Fixed deliverable contracts aren’t very Agile

Agile was born out of a frustration with the failure of traditional project planning and execution methodologies to successfully deliver software projects. Plan, Develop, Test, Deliver - these the core components of the Waterfall software delivery method work great when your project deliverable is a house, a bridge, or a battleship, but fail when applied to software. You could be working through the various phases, meeting milestones and phase gates, but when the market changes or the problem your software was going to solve is suddenly not a priority any longer. The result? Months of effort with no return on investment.

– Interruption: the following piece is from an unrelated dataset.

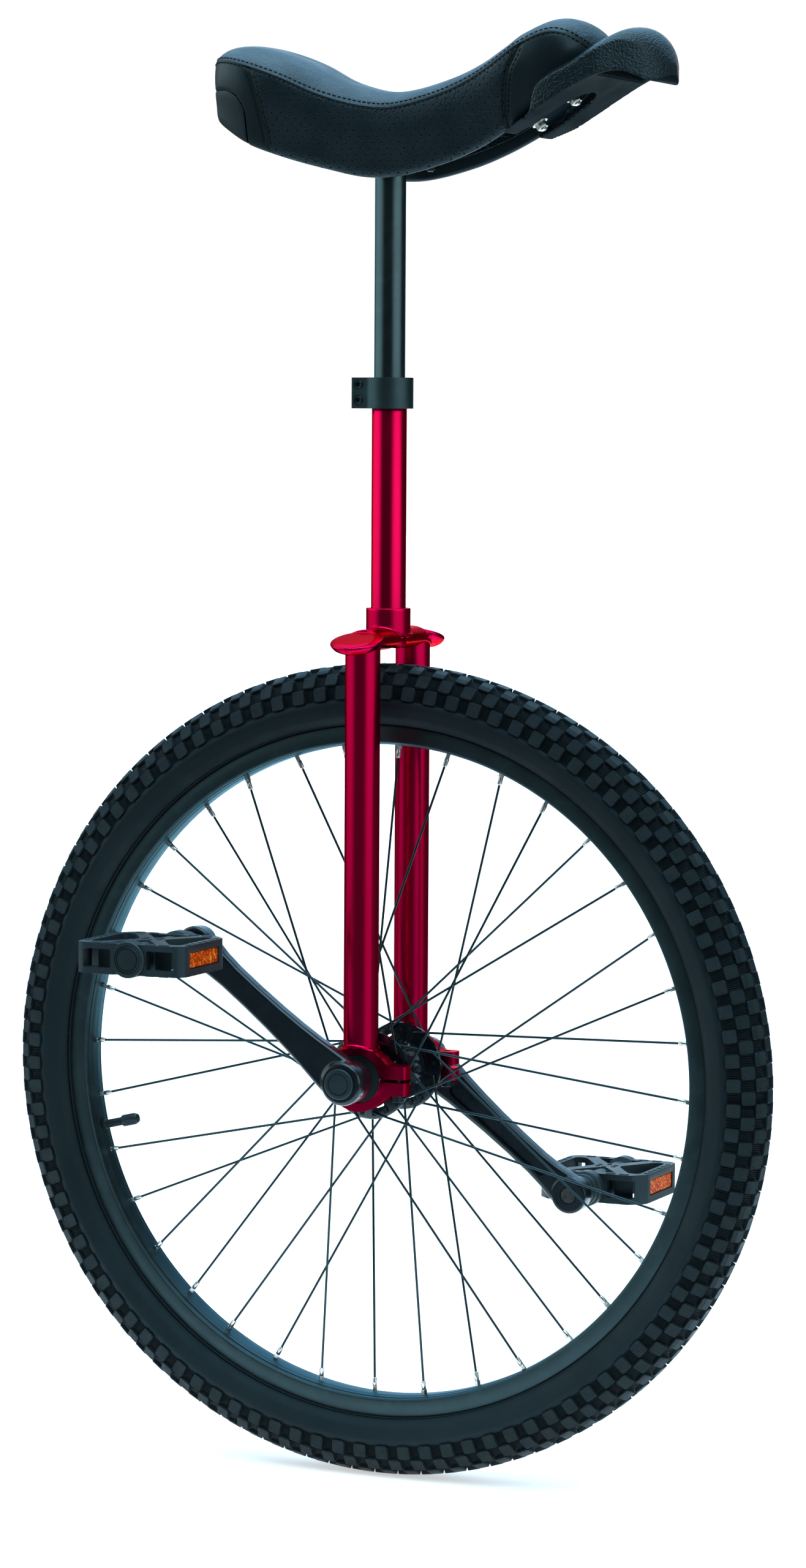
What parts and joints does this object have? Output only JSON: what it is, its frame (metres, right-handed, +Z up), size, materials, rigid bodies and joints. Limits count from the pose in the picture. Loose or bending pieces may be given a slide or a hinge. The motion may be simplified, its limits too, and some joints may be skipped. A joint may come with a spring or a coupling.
{
  "type": "unicycle",
  "caption": "Single-wheel pedal cycle: spoked wheel with fixed cranks and platform pedals, fork-like frame, clamped seat post and padded saddle with a front grip.",
  "frame": {"origin": "on the ground under the middle of the tyre, below the axle", "axes": "+X forwards (the saddle's grip end), +Y to the rider's left along the axle, +Z up"},
  "size_m": [0.672, 0.416, 1.189],
  "materials": {
    "tyre_rubber": "matt, slightly worn looking rubber",
    "butyl": "matt",
    "rim_black": "black anodised, satin",
    "spoke_black": "black, satin",
    "hub_black": "black, gloss",
    "bare_steel": "machined",
    "crank_black": "black, gloss",
    "cap_plastic": "matt",
    "pedal_plastic": "satin moulding",
    "reflector_amber": "clear amber with a prism pattern behind",
    "frame_red": "metallic red under clear coat",
    "fastener_black": "black oxide",
    "clamp_black": "black anodised, satin",
    "post_black": "black, semi-gloss",
    "saddle_vinyl": "grained and pricked vinyl, black",
    "saddle_foam": "moulded foam",
    "saddle_plastic": "pebbled moulding, black",
    "zinc": "bright zinc plate"
  },
  "bodies": {
    "frame": {"crown": "frame_red", "neck_tube": "frame_red", "leg_left": "frame_red", "leg_right": "frame_red", "bearing_holder_left": "frame_red", "bearing_holder_right": "frame_red", "bearing_outer_left": "bare_steel", "bearing_outer_right": "bare_steel", "pinch_bolt_left": "fastener_black", "pinch_bolt_right": "fastener_black"},
    "wheel": {"tyre": "tyre_rubber", "inner_tube": "butyl", "valve_cap": "cap_plastic", "rim": "rim_black", "rim_tape": "butyl", "spokes_left": "spoke_black", "spokes_right": "spoke_black", "hub_shell": "hub_black", "axle": "bare_steel", "bearing_inner_left": "bare_steel", "bearing_inner_right": "bare_steel", "bearing_balls_left": "bare_steel", "bearing_balls_right": "bare_steel", "crank_left": "crank_black", "crank_right": "crank_black", "crank_bolt_left": "bare_steel", "crank_bolt_right": "bare_steel", "dust_cap_left": "cap_plastic", "dust_cap_right": "cap_plastic", "pedal_spindle_left": "bare_steel", "pedal_spindle_right": "bare_steel"},
    "pedal_left": {"pedal_body_left": "pedal_plastic", "pedal_cap_left": "pedal_plastic", "reflector_front_left": "reflector_amber", "reflector_rear_left": "reflector_amber"},
    "pedal_right": {"pedal_body_right": "pedal_plastic", "pedal_cap_right": "pedal_plastic", "reflector_front_right": "reflector_amber", "reflector_rear_right": "reflector_amber"},
    "clamp": {"seat_clamp": "clamp_black", "clamp_bolt_lower": "fastener_black", "clamp_bolt_upper": "fastener_black"},
    "seat": {"seat_post": "post_black", "seat_plate": "post_black", "saddle_base": "saddle_plastic", "saddle_foam": "saddle_foam", "saddle_cover": "saddle_vinyl", "front_handle": "saddle_plastic", "rear_bumper": "saddle_plastic", "saddle_bolt_front_left": "zinc", "saddle_bolt_front_right": "zinc", "saddle_bolt_rear_left": "zinc", "saddle_bolt_rear_right": "zinc", "handle_bolt_front": "zinc", "handle_bolt_rear": "zinc"}
  },
  "joints": [
    {"name": "wheel_spin", "type": "hinge", "parent": "frame", "child": "wheel", "pos_m": [0, 0, 0.336], "axis": [0, 1, 0], "continuous": true},
    {"name": "pedal_spin_left", "type": "hinge", "parent": "wheel", "child": "pedal_left", "pos_m": [0.13304, 0.1625, 0.23017], "axis": [0, 1, 0], "continuous": true},
    {"name": "pedal_spin_right", "type": "hinge", "parent": "wheel", "child": "pedal_right", "pos_m": [-0.13304, -0.1625, 0.44183], "axis": [0, 1, 0], "continuous": true},
    {"name": "seat_swivel", "type": "hinge", "parent": "frame", "child": "clamp", "pos_m": [0, 0, 0.892], "axis": [0, 0, 1], "continuous": true},
    {"name": "seat_height", "type": "slide", "parent": "clamp", "child": "seat", "axis": [0, 0, 1], "range_m": [-0.08, 0.06]}
  ]
}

That's why we use Agile methodologies for software development and data science projects. However, while the delivery methodologies have changed in the last 20 years, vendor contracting still treats a data science consultancy like an office goods supplier. The conversation isn’t quite “Yeah, can I get a quote on a case of data science? What’s the quantity discount if I buy an entire pallet of data science?” The question can’t be answered. Data science or application development is only the tool a consultancy uses to achieve solutions that solve real world business problems, not the overall program goal.


So, how does Agile delivery work in a fixed fee, deliverable or milestone consulting contract? A fixed fee contract is designed to transfer risk from buyer to seller. To mitigate that risk, the seller tightly constrains the deliverables and places a risk buffer on top of the cost estimate. The result is that both parties spend weeks negotiating the initial contract, then additional weeks negotiating change orders, which adds additional overhead to both parties. That isn’t very Agile. In fact, it directly contradicts one of the four principles of the Agile Manifesto: Customer collaboration over contract negotiation.


If we accept that Agile is the preferred method for delivering data science and software projects, because it is more likely to be successful than other methods, doesn’t it follow that we should incorporate the core principles into the entire business relationship? Shouldn’t we collaborate rather than negotiate? If so, we need a contract framework that provides a win-win solution for customer and consultant.


At Blue Vector, that framework is the Agile delivery team model. We bring a flexible role pallet of resources that can be rotated on or off the project as Sprint objectives dictate, allowing multiple team configurations to address overall program goals, such as data modernization, application development, or data science and analytics. This fixed capacity, fixed fee model, where both parties work together to plan the work and the outputs of the sprint are the value of the engagement.